— start of DATA IN THIS EXERCISE —

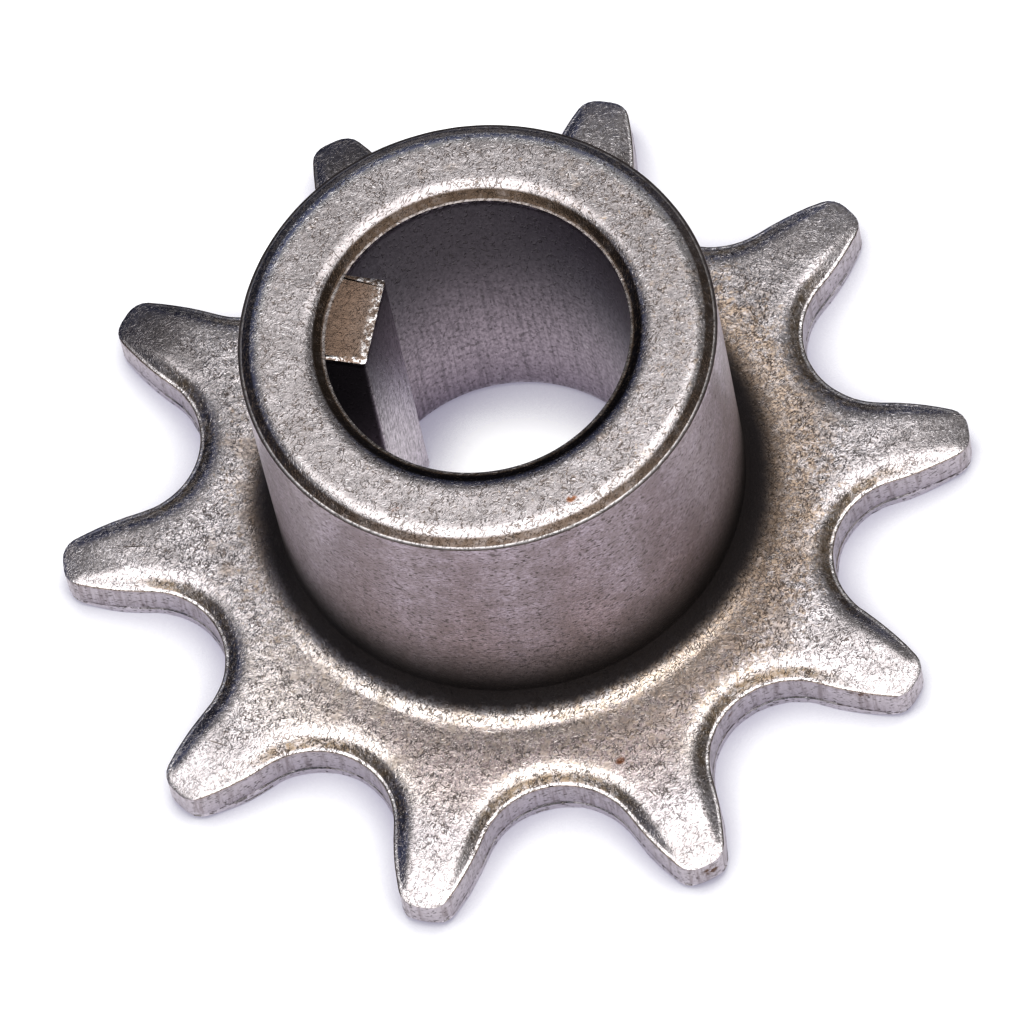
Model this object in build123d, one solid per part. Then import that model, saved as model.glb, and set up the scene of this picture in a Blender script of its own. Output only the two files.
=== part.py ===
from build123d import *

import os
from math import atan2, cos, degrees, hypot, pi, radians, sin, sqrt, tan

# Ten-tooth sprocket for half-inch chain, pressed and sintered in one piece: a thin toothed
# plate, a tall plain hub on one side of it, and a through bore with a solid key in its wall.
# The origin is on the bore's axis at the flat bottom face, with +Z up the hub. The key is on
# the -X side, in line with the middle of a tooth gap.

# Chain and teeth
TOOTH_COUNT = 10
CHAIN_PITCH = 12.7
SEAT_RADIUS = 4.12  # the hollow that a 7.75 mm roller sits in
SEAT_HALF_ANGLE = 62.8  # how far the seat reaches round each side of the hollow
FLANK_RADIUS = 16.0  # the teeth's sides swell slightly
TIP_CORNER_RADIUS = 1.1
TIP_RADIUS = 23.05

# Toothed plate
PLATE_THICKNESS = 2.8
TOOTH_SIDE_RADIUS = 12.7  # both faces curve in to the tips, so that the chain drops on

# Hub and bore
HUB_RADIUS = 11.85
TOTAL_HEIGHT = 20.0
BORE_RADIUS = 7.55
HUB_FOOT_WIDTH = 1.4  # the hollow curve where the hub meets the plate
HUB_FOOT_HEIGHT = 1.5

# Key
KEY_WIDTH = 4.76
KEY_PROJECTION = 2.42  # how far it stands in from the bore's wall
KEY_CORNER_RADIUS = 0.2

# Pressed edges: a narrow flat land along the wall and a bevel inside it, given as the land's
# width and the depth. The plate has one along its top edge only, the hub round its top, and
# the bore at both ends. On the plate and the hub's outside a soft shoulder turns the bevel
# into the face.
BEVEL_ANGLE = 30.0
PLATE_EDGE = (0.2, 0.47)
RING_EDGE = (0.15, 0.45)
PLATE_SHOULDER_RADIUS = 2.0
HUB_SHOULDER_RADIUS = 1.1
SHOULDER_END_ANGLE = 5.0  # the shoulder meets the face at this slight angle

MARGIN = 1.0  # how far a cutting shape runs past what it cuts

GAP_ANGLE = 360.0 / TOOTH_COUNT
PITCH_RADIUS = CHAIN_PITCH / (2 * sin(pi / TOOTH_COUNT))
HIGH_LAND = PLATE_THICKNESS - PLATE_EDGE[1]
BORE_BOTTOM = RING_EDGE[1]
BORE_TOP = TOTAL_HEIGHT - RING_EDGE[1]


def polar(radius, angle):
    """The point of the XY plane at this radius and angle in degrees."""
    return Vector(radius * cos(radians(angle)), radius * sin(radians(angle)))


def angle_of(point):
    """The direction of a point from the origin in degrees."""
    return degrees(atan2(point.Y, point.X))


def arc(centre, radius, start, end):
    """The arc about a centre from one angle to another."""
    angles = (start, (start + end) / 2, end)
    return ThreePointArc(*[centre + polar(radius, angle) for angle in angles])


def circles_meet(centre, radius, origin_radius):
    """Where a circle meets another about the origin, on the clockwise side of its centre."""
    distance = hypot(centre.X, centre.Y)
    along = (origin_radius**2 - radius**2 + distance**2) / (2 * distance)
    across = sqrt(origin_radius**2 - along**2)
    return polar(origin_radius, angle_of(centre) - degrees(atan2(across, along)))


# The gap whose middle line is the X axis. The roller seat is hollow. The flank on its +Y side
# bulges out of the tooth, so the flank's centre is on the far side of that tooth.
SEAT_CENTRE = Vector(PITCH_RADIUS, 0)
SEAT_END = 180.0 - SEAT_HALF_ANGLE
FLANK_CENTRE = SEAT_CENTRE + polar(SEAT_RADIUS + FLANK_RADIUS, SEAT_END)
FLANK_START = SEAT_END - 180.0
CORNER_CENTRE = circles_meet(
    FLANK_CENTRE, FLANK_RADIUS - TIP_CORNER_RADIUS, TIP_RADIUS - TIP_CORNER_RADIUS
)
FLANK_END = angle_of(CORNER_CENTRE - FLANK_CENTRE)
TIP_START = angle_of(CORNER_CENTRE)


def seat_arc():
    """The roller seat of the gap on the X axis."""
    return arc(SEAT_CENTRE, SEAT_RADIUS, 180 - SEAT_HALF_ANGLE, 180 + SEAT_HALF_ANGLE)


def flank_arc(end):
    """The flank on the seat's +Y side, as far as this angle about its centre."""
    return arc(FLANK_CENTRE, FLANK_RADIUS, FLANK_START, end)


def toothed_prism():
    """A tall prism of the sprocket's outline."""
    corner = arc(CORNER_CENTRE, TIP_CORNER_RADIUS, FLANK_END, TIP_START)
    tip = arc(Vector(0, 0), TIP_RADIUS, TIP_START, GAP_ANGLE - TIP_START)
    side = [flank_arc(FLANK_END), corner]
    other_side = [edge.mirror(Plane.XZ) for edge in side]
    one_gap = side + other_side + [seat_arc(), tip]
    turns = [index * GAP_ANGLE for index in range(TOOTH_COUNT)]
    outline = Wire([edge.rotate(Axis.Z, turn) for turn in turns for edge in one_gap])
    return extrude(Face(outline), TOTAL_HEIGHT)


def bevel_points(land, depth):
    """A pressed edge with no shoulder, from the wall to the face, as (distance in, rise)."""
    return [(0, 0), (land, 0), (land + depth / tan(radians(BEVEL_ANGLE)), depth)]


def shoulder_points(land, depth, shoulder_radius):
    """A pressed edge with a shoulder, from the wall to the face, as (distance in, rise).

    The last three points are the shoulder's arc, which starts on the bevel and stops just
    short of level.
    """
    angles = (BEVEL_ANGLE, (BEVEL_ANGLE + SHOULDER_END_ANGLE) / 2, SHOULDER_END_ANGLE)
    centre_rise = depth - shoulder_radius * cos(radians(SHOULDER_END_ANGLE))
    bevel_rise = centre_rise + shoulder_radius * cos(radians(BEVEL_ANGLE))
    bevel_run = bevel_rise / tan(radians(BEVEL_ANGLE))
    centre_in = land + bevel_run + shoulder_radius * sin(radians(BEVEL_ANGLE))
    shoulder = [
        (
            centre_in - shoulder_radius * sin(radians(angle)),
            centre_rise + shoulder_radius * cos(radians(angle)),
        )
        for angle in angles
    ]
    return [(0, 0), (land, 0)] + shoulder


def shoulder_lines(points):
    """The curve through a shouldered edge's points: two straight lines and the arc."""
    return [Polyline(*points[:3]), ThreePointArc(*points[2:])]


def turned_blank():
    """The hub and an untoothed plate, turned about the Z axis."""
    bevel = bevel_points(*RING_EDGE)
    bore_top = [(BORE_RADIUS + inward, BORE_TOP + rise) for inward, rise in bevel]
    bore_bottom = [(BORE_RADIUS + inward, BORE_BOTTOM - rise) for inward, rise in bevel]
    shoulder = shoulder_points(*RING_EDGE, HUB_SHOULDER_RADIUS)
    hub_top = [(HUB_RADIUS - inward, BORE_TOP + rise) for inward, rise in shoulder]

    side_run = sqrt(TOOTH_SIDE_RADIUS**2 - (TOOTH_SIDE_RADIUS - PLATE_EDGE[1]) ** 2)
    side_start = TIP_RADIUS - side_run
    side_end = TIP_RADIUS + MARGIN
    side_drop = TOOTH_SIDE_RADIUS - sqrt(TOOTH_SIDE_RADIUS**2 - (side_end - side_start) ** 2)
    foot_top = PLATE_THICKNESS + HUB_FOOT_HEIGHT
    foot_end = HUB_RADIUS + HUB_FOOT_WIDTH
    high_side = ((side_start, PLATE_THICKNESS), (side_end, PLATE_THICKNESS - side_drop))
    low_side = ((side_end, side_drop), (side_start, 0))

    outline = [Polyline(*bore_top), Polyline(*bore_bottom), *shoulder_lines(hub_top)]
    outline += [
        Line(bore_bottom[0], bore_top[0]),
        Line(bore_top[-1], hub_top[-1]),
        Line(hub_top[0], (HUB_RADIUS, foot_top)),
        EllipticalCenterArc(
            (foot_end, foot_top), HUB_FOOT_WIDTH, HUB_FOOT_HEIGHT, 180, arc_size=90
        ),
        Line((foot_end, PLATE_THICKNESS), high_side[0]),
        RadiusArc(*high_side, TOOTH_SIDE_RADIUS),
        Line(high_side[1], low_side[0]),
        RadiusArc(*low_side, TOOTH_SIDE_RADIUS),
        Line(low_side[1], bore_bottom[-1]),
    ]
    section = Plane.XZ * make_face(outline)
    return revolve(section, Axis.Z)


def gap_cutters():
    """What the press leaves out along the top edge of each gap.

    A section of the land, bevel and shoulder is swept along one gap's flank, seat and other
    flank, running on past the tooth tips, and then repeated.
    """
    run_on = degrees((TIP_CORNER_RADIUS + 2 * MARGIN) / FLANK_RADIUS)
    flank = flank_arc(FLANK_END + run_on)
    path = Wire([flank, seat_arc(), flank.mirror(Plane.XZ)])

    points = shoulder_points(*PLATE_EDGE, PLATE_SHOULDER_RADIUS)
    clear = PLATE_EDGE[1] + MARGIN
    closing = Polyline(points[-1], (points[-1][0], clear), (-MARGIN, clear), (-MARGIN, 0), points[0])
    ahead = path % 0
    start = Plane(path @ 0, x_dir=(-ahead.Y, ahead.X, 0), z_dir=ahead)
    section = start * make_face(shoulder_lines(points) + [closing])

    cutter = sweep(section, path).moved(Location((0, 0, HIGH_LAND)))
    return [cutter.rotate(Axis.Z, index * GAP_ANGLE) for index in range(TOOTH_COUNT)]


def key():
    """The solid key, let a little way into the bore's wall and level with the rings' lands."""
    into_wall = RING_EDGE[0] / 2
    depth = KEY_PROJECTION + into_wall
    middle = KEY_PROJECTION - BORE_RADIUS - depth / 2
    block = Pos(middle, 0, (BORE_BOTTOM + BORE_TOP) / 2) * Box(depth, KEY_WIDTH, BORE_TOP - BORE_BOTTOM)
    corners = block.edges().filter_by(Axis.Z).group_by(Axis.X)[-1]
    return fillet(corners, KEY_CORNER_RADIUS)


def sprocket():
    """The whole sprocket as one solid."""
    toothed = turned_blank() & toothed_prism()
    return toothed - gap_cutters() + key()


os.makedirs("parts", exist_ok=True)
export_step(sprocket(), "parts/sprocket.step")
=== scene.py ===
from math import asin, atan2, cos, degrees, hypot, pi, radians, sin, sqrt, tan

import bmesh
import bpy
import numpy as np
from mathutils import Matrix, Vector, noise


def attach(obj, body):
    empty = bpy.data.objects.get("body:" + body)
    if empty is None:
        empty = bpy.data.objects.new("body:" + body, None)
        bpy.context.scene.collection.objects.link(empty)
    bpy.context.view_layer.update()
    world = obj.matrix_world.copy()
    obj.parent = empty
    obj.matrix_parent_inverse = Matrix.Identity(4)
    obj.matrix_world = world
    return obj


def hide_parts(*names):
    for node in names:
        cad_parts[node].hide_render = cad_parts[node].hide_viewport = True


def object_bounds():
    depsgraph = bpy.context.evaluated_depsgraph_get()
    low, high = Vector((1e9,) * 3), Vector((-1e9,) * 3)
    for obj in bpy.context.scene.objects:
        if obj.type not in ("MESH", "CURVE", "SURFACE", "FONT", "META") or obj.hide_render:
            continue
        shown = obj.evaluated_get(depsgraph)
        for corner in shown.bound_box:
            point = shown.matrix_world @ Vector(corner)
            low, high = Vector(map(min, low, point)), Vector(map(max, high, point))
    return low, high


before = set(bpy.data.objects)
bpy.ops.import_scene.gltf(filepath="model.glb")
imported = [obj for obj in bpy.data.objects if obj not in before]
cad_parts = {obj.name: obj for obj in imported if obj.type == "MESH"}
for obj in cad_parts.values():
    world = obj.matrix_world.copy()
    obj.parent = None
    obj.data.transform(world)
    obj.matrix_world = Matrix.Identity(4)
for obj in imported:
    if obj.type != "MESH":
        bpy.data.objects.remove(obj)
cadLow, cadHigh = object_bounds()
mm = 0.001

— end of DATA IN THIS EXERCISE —
— start of DATA IN THIS EXERCISE —

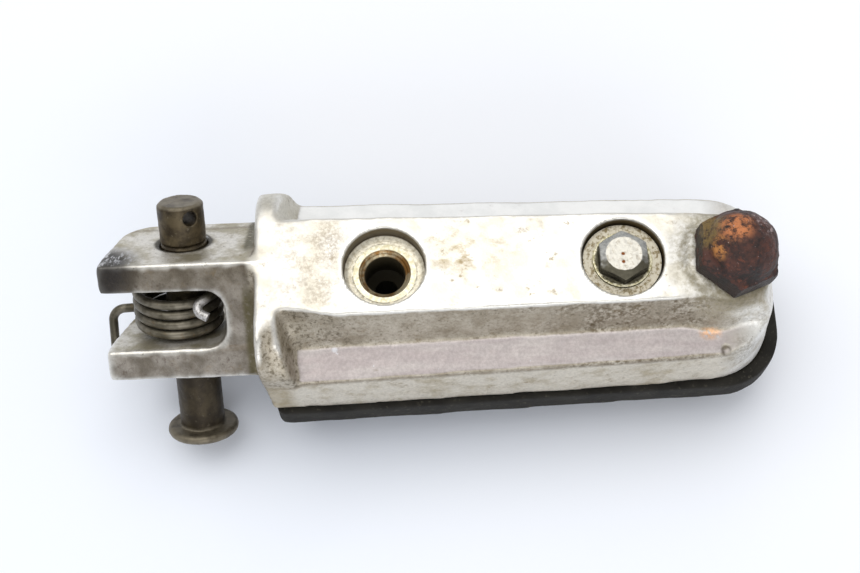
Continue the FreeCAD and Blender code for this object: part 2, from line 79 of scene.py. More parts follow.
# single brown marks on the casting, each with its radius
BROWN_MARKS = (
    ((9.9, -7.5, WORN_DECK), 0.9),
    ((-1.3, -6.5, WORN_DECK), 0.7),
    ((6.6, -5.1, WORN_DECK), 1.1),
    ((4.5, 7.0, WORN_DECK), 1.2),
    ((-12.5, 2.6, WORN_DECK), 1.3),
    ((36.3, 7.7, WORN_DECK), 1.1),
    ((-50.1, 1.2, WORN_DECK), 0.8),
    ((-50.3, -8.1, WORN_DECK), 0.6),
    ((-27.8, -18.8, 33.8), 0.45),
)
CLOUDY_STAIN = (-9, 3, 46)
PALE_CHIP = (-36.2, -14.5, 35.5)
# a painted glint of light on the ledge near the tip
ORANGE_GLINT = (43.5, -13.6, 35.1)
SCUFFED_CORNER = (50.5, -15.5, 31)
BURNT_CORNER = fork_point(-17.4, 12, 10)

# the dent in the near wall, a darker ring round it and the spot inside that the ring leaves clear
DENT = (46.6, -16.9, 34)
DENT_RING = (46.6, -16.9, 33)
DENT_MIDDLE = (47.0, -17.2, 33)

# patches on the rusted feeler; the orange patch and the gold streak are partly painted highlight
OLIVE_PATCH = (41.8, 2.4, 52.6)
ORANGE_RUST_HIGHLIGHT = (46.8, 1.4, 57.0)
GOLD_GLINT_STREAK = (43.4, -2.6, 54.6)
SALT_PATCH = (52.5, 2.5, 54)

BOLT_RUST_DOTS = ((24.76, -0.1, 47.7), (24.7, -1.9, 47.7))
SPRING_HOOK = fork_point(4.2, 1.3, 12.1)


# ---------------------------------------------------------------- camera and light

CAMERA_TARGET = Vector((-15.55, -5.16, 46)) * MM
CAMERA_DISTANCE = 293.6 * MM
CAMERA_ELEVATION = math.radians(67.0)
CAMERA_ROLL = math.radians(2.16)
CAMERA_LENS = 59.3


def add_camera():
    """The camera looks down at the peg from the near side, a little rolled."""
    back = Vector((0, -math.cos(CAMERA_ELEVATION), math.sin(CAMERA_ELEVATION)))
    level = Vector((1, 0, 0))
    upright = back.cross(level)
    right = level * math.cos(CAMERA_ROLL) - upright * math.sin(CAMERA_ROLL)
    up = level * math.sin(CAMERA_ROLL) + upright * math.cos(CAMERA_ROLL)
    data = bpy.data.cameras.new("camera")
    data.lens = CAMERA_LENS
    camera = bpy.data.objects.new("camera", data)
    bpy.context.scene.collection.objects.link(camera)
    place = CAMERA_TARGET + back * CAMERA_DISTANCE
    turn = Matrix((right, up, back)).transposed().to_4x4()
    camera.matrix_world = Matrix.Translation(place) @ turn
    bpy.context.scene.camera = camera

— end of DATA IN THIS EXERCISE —

* WHAT THE EXERCISE ASKS *
Print, without alteration, the lines from the line with "Model this object" to the line with "from build123d import *". Include both of them, and omit every other line.

* ANSWER TO THE TASK *
Model this object in build123d, one solid per part. Then import that model, saved as model.glb, and set up the scene of this picture in a Blender script of its own. Output only the two files.
=== part.py ===
from build123d import *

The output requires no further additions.